Martin: It's not my responsibility to visit every affected area
Fianna Fáil leader Micheál Martin has defended only visiting areas devastated by floods in his native Cork over the Christmas break.
Fianna Fáil has been critical of the Taoiseach's response to the floods, which saw Enda Kenny only visit parts of his own constituency of Mayo during the first days of the worst flooding to hit the country since records began. Mr Martin admitted he only visited areas of Cork badly hit by Storm Frank - but insisted it was not his responsibility to visit any other areas of the country as he was not the Taoiseach.

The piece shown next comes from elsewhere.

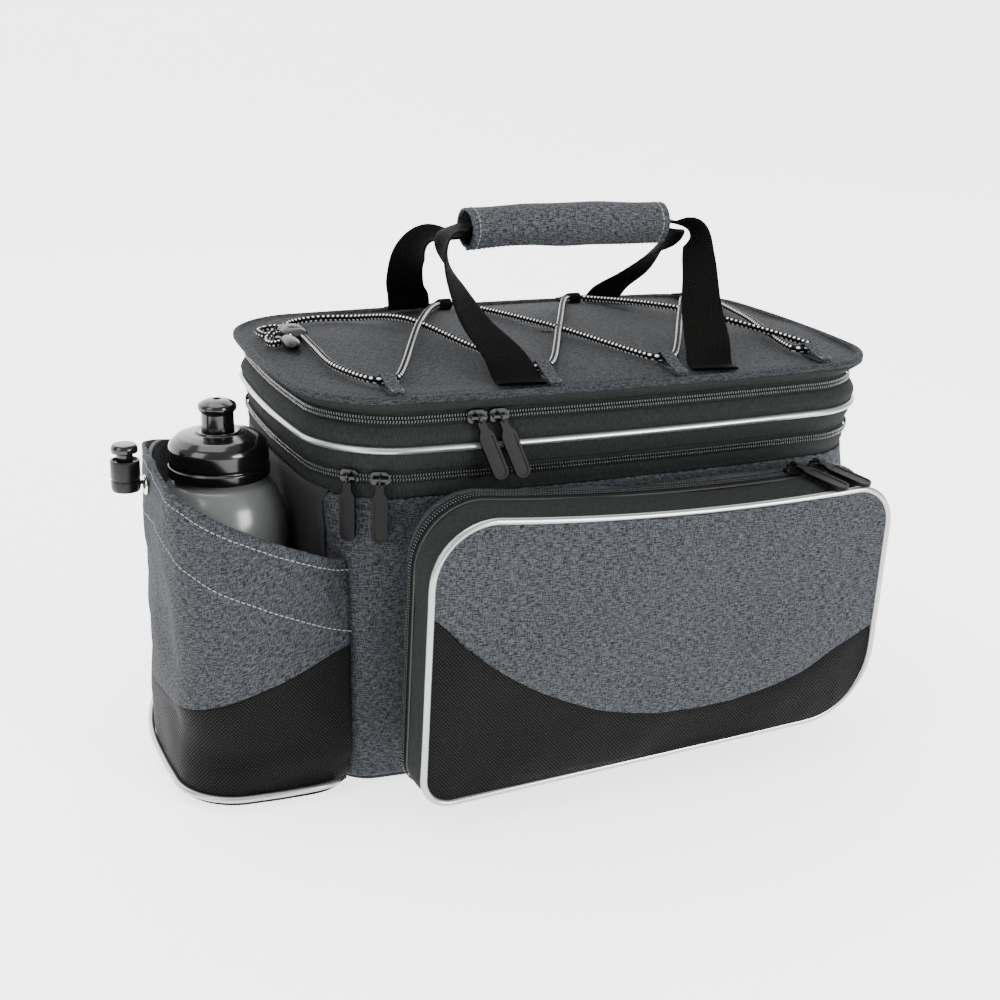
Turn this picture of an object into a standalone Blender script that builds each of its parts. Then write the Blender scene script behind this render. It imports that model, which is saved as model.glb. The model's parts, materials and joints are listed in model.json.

"The Taoiseach is Taoiseach of the country. I'm not Taoiseach of the country - he's the executive in charge, come on now, let's get straight about this," he said.
"I have visited areas that were well outside my constituency, but that's not the point. The point is I got a first-hand view of what was going on, on the ground," the Cork South Central TD said.
After public pressure, Mr Kenny visited areas of Athlone in Westmeath that were devastated by floods.
However, local Fianna Fáil TD Robert Troy claimed the Taoiseach arrived in the constituency "under a veil of secrecy" and only visited party supporters affected by the torrential rain: "He had a press conference in the confines of the army barracks because he didn't want any of the public to meet him and when he did finally get out of the confines of the army barracks he went and met some of his own party supporters who were affected by this issue, who he knew wouldn't challenge him," Mr Troy said.
The Taoiseach's spokesman hit back, insisting the Government's response to the floods has been comprehensive to date and is not yet complete.
"Micheál Martin continues to play politics with people's trauma and, while it is no surprise, it diminishes him and the local heroes around the country who, unlike him, actually made a difference," he said.
Earlier, Mr Martin said Fine Gael would "decimate" and "privatise" public services if re-elected. He also attacked Mr Kenny's plan to introduce a US-style tax system in Ireland.